Stop after the line containing "return part_box(node)[1] / MM": print each line exactly from the first line of the listing up to that point.

════════

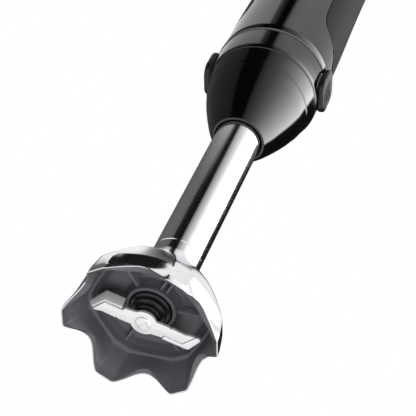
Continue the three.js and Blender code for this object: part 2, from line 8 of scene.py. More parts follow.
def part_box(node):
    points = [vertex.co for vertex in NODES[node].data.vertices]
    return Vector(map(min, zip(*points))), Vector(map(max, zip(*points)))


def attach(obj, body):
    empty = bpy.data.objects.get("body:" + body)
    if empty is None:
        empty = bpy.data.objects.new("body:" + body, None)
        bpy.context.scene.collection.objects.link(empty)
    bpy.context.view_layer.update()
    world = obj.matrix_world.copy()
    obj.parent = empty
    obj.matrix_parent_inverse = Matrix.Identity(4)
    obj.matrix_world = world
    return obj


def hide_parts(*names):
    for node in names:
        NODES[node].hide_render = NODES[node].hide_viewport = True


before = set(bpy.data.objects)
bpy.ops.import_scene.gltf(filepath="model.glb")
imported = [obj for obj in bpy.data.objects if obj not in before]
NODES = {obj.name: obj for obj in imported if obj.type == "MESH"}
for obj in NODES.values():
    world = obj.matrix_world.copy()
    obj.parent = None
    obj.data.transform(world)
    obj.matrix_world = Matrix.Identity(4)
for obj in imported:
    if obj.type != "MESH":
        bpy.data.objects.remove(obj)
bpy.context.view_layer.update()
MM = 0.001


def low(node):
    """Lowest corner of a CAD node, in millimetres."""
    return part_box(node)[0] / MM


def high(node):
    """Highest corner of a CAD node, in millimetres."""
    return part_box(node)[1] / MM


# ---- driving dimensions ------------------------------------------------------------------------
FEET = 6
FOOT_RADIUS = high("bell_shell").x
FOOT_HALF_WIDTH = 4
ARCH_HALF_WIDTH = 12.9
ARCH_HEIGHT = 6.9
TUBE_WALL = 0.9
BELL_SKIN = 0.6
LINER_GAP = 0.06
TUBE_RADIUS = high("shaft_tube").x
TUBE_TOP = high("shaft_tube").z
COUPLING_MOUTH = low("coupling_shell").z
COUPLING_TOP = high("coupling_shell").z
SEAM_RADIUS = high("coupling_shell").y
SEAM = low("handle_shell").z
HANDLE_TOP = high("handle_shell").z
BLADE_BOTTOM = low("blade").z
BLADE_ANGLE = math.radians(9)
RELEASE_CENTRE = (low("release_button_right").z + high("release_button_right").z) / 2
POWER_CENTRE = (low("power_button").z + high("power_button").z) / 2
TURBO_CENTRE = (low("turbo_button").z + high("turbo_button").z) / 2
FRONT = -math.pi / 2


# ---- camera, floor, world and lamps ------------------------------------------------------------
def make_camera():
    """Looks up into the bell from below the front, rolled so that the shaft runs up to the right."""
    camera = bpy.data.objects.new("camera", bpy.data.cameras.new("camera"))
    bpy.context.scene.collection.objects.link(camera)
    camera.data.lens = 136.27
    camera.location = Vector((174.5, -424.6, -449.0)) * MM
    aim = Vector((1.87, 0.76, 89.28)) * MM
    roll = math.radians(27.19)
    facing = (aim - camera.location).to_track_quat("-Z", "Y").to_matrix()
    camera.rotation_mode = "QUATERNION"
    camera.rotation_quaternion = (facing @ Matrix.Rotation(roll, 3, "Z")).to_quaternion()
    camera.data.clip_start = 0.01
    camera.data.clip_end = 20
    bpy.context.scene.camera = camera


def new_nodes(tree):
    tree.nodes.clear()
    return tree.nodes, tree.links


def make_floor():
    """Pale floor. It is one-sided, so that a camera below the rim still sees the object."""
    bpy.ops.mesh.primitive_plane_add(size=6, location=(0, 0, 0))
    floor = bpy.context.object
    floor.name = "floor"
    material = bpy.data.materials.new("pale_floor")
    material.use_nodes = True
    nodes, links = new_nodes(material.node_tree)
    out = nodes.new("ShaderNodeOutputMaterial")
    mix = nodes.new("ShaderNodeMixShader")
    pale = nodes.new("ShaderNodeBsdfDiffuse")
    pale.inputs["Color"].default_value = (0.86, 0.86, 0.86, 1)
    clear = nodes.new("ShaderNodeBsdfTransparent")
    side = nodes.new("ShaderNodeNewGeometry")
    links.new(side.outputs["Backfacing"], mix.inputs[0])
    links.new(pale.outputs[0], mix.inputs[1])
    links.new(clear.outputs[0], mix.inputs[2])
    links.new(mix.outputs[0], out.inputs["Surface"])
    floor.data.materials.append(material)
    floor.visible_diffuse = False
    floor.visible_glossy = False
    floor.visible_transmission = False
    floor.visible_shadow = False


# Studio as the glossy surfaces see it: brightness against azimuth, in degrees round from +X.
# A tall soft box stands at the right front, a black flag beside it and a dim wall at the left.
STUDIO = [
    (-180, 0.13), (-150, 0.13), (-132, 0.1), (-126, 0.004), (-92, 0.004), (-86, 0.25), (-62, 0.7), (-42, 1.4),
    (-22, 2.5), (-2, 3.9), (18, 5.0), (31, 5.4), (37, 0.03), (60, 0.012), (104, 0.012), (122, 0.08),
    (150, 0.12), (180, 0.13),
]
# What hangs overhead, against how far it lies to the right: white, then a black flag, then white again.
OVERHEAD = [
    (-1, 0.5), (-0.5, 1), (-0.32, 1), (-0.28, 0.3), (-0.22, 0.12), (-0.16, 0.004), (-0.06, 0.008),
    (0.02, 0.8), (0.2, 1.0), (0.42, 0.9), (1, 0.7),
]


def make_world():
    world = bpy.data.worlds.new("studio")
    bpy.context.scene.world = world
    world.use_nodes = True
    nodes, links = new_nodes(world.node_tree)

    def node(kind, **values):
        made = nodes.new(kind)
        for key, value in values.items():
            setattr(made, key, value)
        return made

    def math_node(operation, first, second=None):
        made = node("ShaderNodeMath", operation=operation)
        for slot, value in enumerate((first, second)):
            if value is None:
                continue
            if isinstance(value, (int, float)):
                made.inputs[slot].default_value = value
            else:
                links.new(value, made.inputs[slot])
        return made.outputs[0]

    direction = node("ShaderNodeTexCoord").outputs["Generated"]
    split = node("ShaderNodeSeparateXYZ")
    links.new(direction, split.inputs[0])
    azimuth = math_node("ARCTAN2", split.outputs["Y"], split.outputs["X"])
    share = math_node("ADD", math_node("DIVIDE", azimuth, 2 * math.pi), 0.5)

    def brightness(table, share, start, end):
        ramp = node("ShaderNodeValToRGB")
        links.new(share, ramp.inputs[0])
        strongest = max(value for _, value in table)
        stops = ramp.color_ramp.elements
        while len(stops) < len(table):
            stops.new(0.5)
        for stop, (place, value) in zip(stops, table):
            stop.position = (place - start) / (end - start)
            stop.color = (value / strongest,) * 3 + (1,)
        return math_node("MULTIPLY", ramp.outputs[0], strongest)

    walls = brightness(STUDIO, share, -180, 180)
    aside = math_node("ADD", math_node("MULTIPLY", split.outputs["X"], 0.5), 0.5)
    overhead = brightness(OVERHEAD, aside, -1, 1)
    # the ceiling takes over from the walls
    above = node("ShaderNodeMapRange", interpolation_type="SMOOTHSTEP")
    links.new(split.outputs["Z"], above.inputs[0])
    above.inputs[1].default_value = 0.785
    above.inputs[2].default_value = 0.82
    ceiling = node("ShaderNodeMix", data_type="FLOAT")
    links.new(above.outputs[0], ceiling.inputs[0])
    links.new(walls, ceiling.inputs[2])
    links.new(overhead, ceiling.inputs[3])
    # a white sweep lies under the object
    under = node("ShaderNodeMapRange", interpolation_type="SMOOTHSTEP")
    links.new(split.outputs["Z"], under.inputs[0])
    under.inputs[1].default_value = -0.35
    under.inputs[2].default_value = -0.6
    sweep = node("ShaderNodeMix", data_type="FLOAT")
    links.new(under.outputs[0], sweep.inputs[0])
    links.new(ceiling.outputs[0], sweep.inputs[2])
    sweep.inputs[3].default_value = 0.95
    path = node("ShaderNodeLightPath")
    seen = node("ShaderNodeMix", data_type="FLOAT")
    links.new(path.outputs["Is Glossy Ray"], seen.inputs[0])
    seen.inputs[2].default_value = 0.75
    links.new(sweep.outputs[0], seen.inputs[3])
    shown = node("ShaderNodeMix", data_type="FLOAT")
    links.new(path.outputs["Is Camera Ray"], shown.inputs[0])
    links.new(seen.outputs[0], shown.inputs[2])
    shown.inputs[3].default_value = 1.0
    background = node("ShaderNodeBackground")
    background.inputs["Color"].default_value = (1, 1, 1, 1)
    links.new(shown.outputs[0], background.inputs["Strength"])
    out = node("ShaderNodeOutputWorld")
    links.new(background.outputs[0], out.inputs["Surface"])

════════

Complete output -
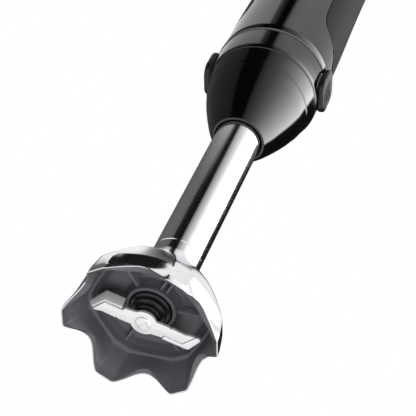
Continue the three.js and Blender code for this object: part 2, from line 8 of scene.py. More parts follow.
def part_box(node):
    points = [vertex.co for vertex in NODES[node].data.vertices]
    return Vector(map(min, zip(*points))), Vector(map(max, zip(*points)))


def attach(obj, body):
    empty = bpy.data.objects.get("body:" + body)
    if empty is None:
        empty = bpy.data.objects.new("body:" + body, None)
        bpy.context.scene.collection.objects.link(empty)
    bpy.context.view_layer.update()
    world = obj.matrix_world.copy()
    obj.parent = empty
    obj.matrix_parent_inverse = Matrix.Identity(4)
    obj.matrix_world = world
    return obj


def hide_parts(*names):
    for node in names:
        NODES[node].hide_render = NODES[node].hide_viewport = True


before = set(bpy.data.objects)
bpy.ops.import_scene.gltf(filepath="model.glb")
imported = [obj for obj in bpy.data.objects if obj not in before]
NODES = {obj.name: obj for obj in imported if obj.type == "MESH"}
for obj in NODES.values():
    world = obj.matrix_world.copy()
    obj.parent = None
    obj.data.transform(world)
    obj.matrix_world = Matrix.Identity(4)
for obj in imported:
    if obj.type != "MESH":
        bpy.data.objects.remove(obj)
bpy.context.view_layer.update()
MM = 0.001


def low(node):
    """Lowest corner of a CAD node, in millimetres."""
    return part_box(node)[0] / MM


def high(node):
    """Highest corner of a CAD node, in millimetres."""
    return part_box(node)[1] / MM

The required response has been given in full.